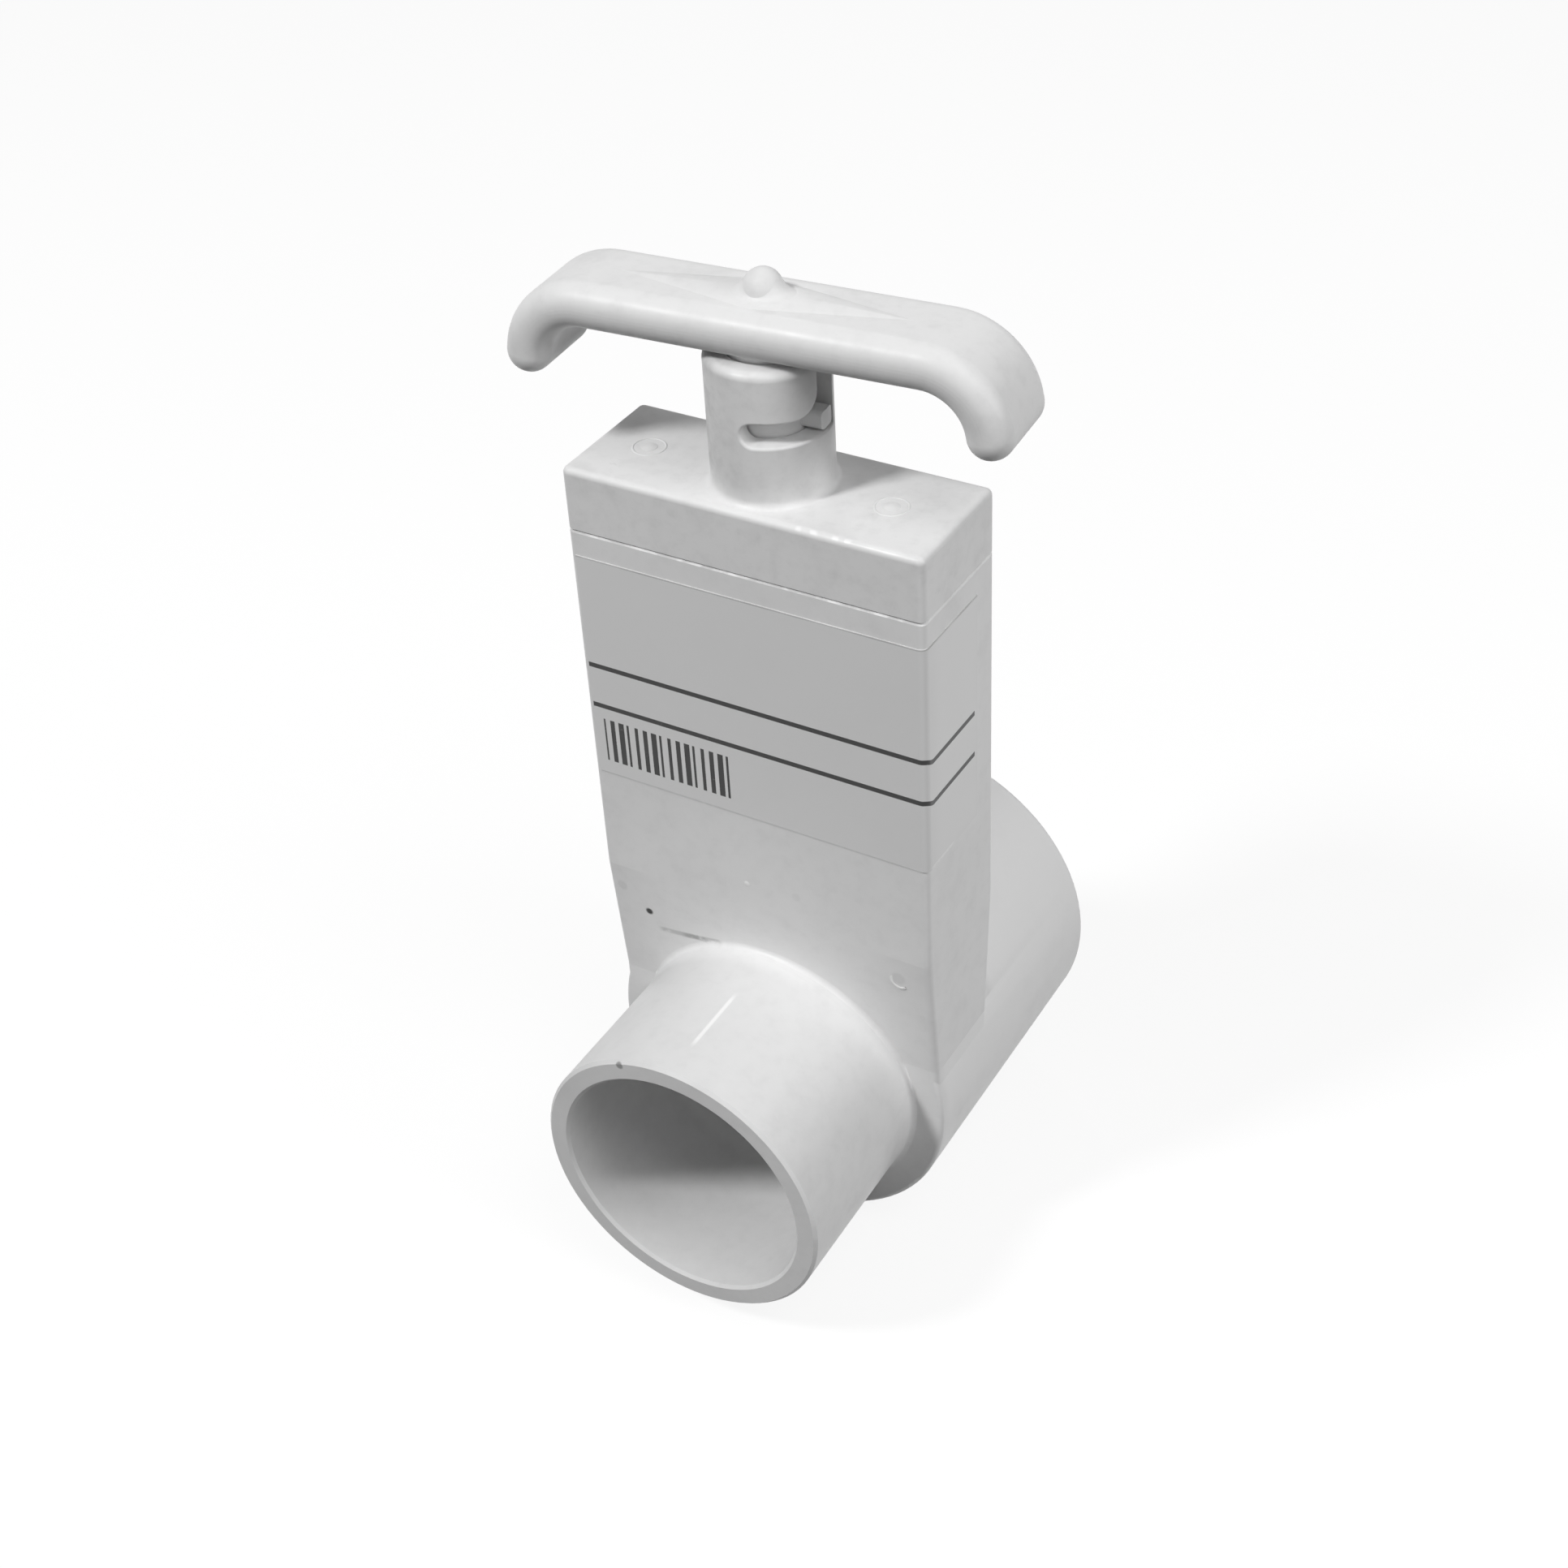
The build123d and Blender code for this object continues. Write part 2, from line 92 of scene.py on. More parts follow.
class Wire:
    """A number or vector that a node gives, so that shader maths is written as plain arithmetic."""

    def __init__(self, shading, output):
        self.shading = shading
        self.output = output

    def maths(self, operation, *values):
        sockets = dict(enumerate(values))
        return self.shading.node("ShaderNodeMath", {"operation": operation}, sockets)

    def __add__(self, other):
        return self.maths("ADD", self, other)

    __radd__ = __add__

    def __sub__(self, other):
        return self.maths("SUBTRACT", self, other)

    def __rsub__(self, other):
        return self.maths("SUBTRACT", other, self)

    def __mul__(self, other):
        return self.maths("MULTIPLY", self, other)

    __rmul__ = __mul__

    def __truediv__(self, other):
        return self.maths("DIVIDE", self, other)

    def __gt__(self, other):
        return self.maths("GREATER_THAN", self, other)

    def __lt__(self, other):
        return self.maths("LESS_THAN", self, other)

    def __abs__(self):
        return self.maths("ABSOLUTE", self)

    def fraction(self):
        return self.maths("FRACT", self)

    def highest(self, other):
        return self.maths("MAXIMUM", self, other)

    def lowest(self, other):
        return self.maths("MINIMUM", self, other)

    def step(self, low, high, start=0.0, end=1.0):
        """Goes smoothly from start to end as the number goes from low to high."""
        sockets = {"Value": self, "From Min": low, "From Max": high, "To Min": start, "To Max": end}
        settings = {"interpolation_type": "SMOOTHSTEP"}
        return self.shading.node("ShaderNodeMapRange", settings, sockets)

    def band(self, middle, half, edge):
        """1 within half of the middle, falling to 0 over the edge."""
        return 1 - abs(self - middle).step(half, half + edge)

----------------

▶ What is asked: Word for word, quote all of the data above.

▶ Full solution:
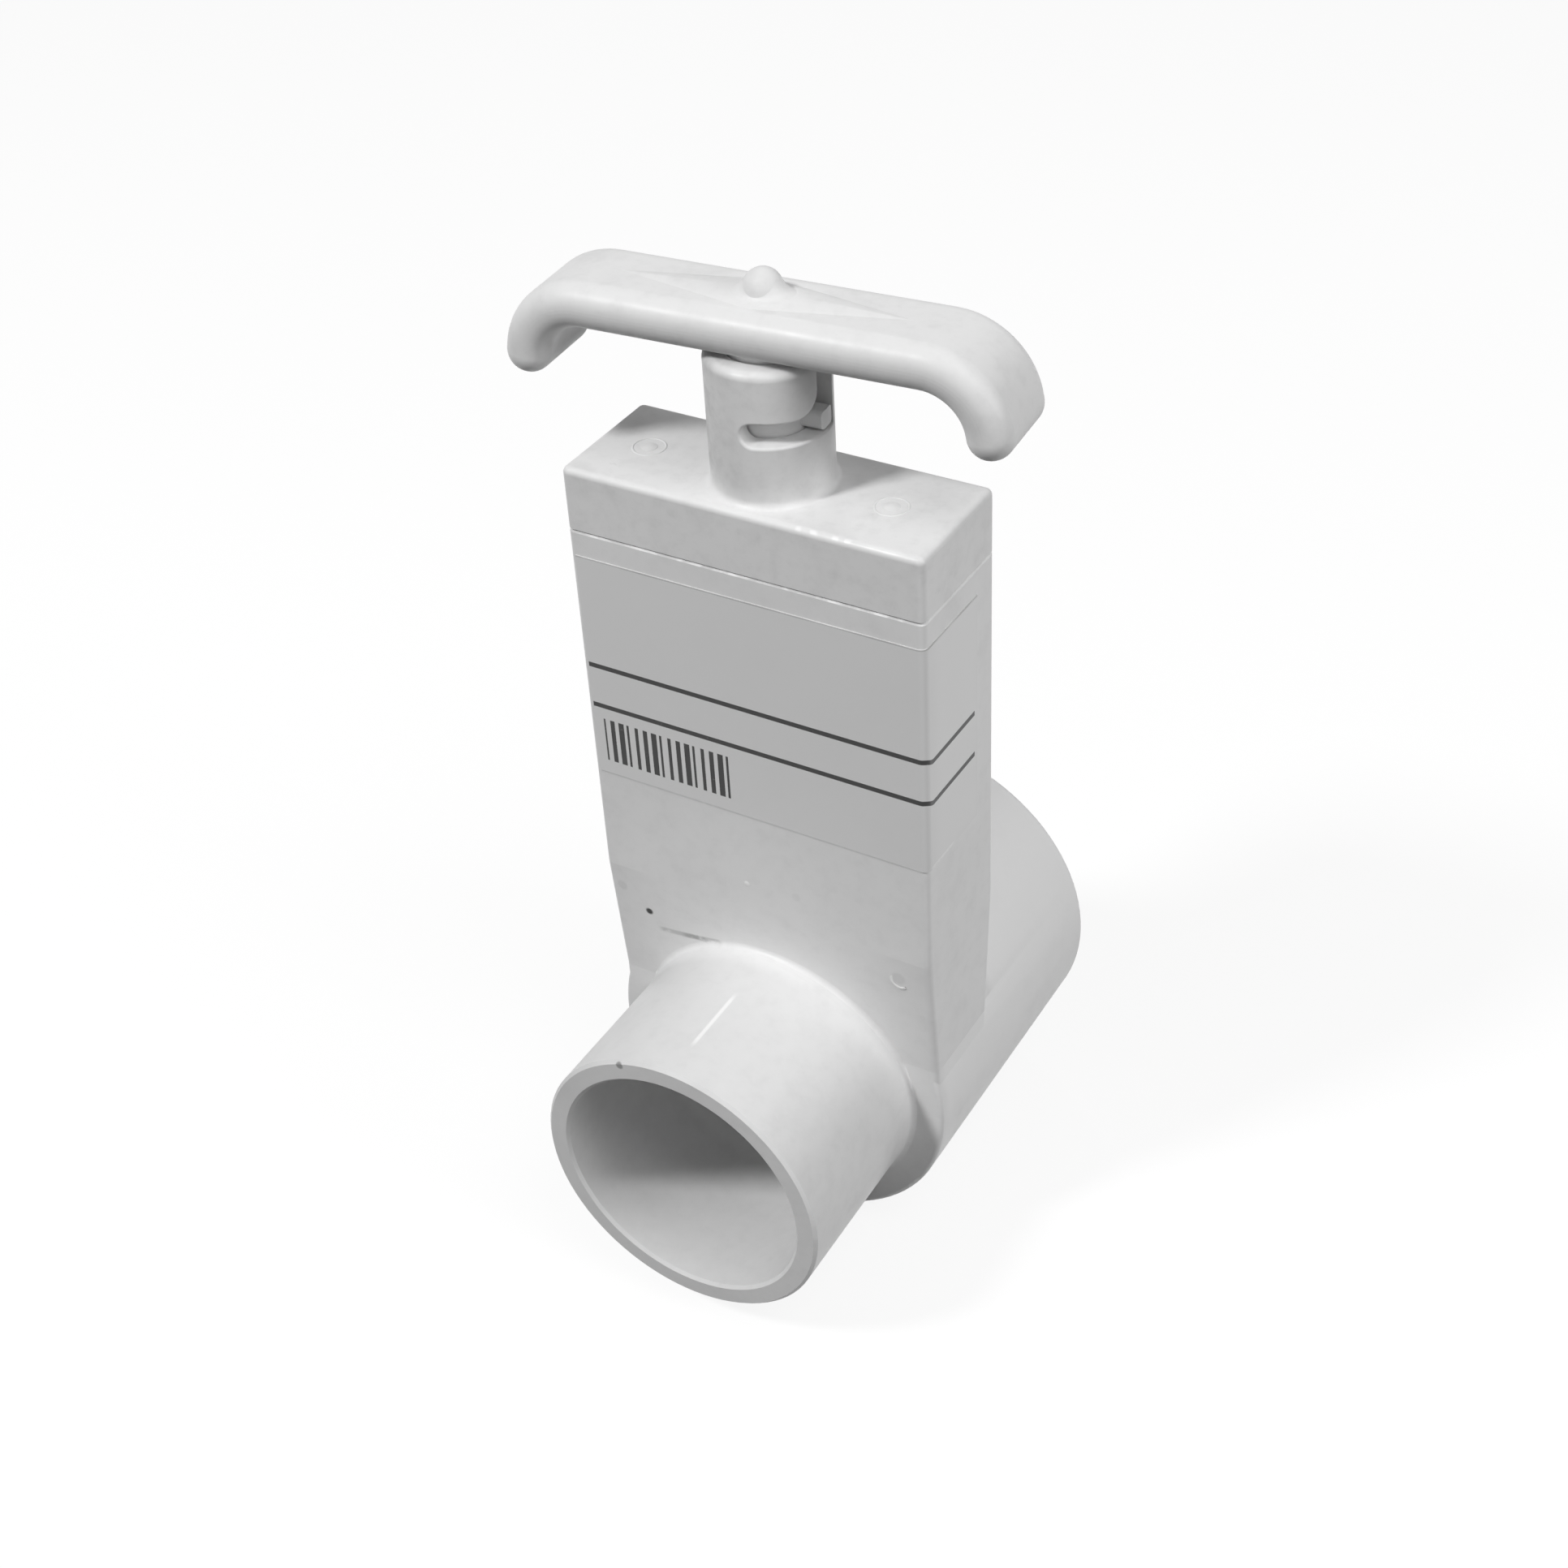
The build123d and Blender code for this object continues. Write part 2, from line 92 of scene.py on. More parts follow.
class Wire:
    """A number or vector that a node gives, so that shader maths is written as plain arithmetic."""

    def __init__(self, shading, output):
        self.shading = shading
        self.output = output

    def maths(self, operation, *values):
        sockets = dict(enumerate(values))
        return self.shading.node("ShaderNodeMath", {"operation": operation}, sockets)

    def __add__(self, other):
        return self.maths("ADD", self, other)

    __radd__ = __add__

    def __sub__(self, other):
        return self.maths("SUBTRACT", self, other)

    def __rsub__(self, other):
        return self.maths("SUBTRACT", other, self)

    def __mul__(self, other):
        return self.maths("MULTIPLY", self, other)

    __rmul__ = __mul__

    def __truediv__(self, other):
        return self.maths("DIVIDE", self, other)

    def __gt__(self, other):
        return self.maths("GREATER_THAN", self, other)

    def __lt__(self, other):
        return self.maths("LESS_THAN", self, other)

    def __abs__(self):
        return self.maths("ABSOLUTE", self)

    def fraction(self):
        return self.maths("FRACT", self)

    def highest(self, other):
        return self.maths("MAXIMUM", self, other)

    def lowest(self, other):
        return self.maths("MINIMUM", self, other)

    def step(self, low, high, start=0.0, end=1.0):
        """Goes smoothly from start to end as the number goes from low to high."""
        sockets = {"Value": self, "From Min": low, "From Max": high, "To Min": start, "To Max": end}
        settings = {"interpolation_type": "SMOOTHSTEP"}
        return self.shading.node("ShaderNodeMapRange", settings, sockets)

    def band(self, middle, half, edge):
        """1 within half of the middle, falling to 0 over the edge."""
        return 1 - abs(self - middle).step(half, half + edge)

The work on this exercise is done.